We realize that Wells has experienced severe financial difficulties. The appeal on this condition of supervised release, however, is premature; Wells' financial circumstances could improve while he serves his prison term. If he cannot pay the $60,000 fine which he owes the City of Lowell when he begins to serve his term of supervised release, Wells may then ask the district court to modify this condition.

26

In all respects the sentence imposed by the district court was proper.

27

Affirmed.

*

Of the Southern District of Florida, sitting by designation

1 U.S.S.G. Sec. 2Q1.2(b)(3) requires a four-level upward adjustment of the offense level for disruption of a public utility.

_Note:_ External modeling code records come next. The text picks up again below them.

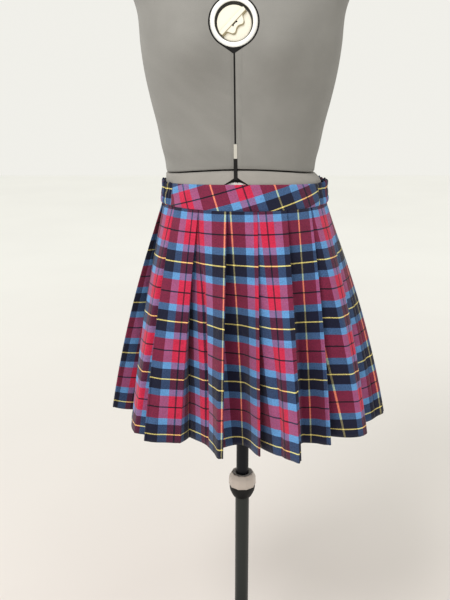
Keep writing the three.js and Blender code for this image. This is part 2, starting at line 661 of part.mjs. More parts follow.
add(stand, "base", baseDisc(), steel);

export default whole;
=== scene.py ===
import bisect
import math

import bmesh
import bpy
from mathutils import Matrix, Vector


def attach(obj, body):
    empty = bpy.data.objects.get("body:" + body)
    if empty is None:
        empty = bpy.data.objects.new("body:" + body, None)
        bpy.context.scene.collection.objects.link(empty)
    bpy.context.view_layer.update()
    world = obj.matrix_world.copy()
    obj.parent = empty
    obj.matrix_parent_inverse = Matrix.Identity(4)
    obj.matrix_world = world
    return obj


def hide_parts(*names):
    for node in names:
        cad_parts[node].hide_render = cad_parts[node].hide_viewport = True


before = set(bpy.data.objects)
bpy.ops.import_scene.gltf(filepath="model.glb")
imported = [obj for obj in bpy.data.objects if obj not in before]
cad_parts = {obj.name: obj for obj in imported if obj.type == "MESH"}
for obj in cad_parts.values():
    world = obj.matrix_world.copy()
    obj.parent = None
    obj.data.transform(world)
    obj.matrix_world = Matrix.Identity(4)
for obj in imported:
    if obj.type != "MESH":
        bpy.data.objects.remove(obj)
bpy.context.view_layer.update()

print("frame loaded:", len(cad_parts), "nodes")


# small helpers
def mix(a, b, t):
    return a + (b - a) * t


def mixPoint(a, b, t):
    return tuple(mix(x, y, t) for x, y in zip(a, b))


def smooth(t):
    t = min(1, max(0, t))
    return t * t * (3 - 2 * t)


def bump(x, middle, width):
    # 1 at the middle, fading to both sides
    return math.exp(-(((x - middle) / width) ** 2))


def table(keys, rows):
    # rows of values as dictionaries; the last keys may be left out
    return [dict(zip(keys.split(), row)) for row in rows]


def reshape(piece, change):
    # lets a function change a piece's mesh
    shape = bmesh.new()
    shape.from_mesh(piece.data)
    change(shape)
    shape.to_mesh(piece.data)
    shape.free()


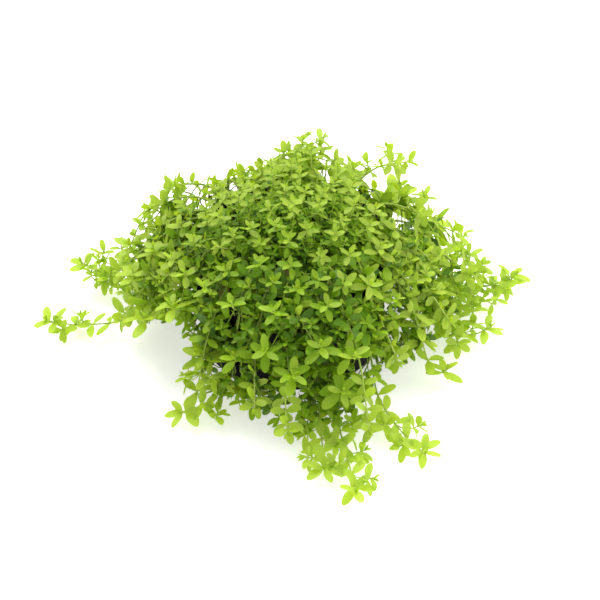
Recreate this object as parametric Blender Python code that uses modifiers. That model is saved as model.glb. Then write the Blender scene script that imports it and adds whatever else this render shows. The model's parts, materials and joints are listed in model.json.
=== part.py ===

The court made a two-level upward adjustment for disruption of a public utility. In so doing, the court apparently relied upon Application Note 7 to Sec. 2Q1.2, which states, "Depending upon the nature of the contamination involved, a departure of up to two levels either upward or downward could be warranted." U.S.S.G. Sec. 2Q1.2(b)(3), comment. (n. 7).

A

district court may depart from the sentencing guidelines if it "finds that there exists an aggravating or mitigating circumstance of a kind, or to a degree, not adequately taken into consideration by the Sentencing Commission in formulating the guidelines that should result in a sentence different from that described." 18 U.S.C. Sec. 3553(b); see also United States Sentencing Commission, Guidelines Manual, Sec. 1A4(b) at 1.6-1.7 (Nov.1989)

The district court did not find a mitigating circumstance that warranted a downward departure. The government has not objected to the district court's assignment of a two-level rather than four-level upward adjustment to the base offense level under Sec. 2Q1.2(b)(3). We therefore will not disturb the district court's two-level upward adjustment. We remind sentencing judges that it is important to distinguish clearly between adjustments to the base offense level and departures from the guidelines.